WHAT THE TASK ASKS — Hand back each line, unchanged, from the top down to the line where "# Profiles are" sits.

RECORDED DATA —

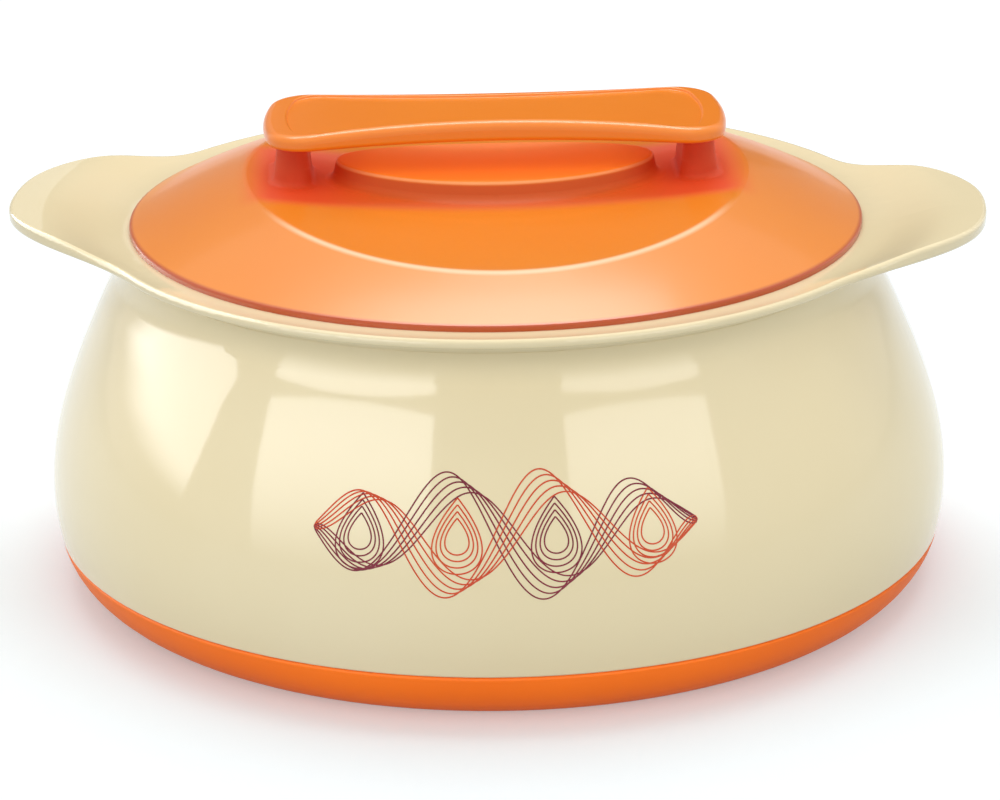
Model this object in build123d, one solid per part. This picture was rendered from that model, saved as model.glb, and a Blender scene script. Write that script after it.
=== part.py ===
from build123d import *

import os
from math import cos, radians, sin, sqrt, tan

# Insulated chapati casserole. Lengths are in millimetres and angles in degrees.
# The origin is on the table under the middle of the base. +Z is up and the two ears lie along X.
# Profiles are drawn as (radius, height) and turned once round the vertical axis.

# Heights and radii that set the overall size
rim_height = 107.8
lid_radius = 110.0
belly_radius = 136.4
belly_height = 27.0
seam_height = 15.2
dome_height = 26.5

# Walls and clearances
wall = 2.4
steel = 0.8
seat_gap = 0.3
spigot_clearance = 0.15
mouth_clearance = 1.5

# Outer shell
seam_tuck = 1.5
shoulder_tuck = 7.5
shoulder_height = 64.4
waist_flare = 2.9
waist_drop = 11.0
shell_edge_round = 0.9
foot_lean = 0.22
neck_lean = 0.08

# Collar: lip, neck band above the shell, and what it holds
lip_margin = 10.5
lip_overhang = 7.0
lip_rise = 1.3
lip_thickness = 2.8
lip_round = 1.2
lip_hollow = 1.5
neck_band = 2.0
collar_spigot_depth = 7.0
rebate_depth = 3.2
throat_clearance = 0.6
throat_depth = 10.0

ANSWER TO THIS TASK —
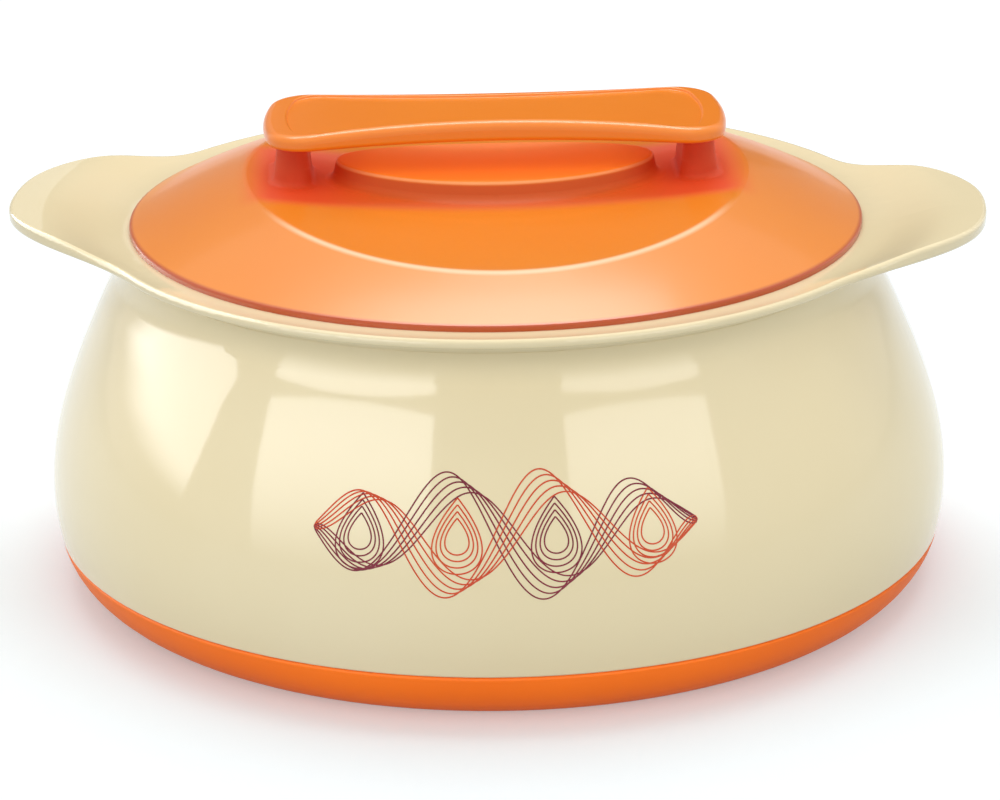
Model this object in build123d, one solid per part. This picture was rendered from that model, saved as model.glb, and a Blender scene script. Write that script after it.
=== part.py ===
from build123d import *

import os
from math import cos, radians, sin, sqrt, tan

# Insulated chapati casserole. Lengths are in millimetres and angles in degrees.
# The origin is on the table under the middle of the base. +Z is up and the two ears lie along X.
# Profiles are drawn as (radius, height) and turned once round the vertical axis.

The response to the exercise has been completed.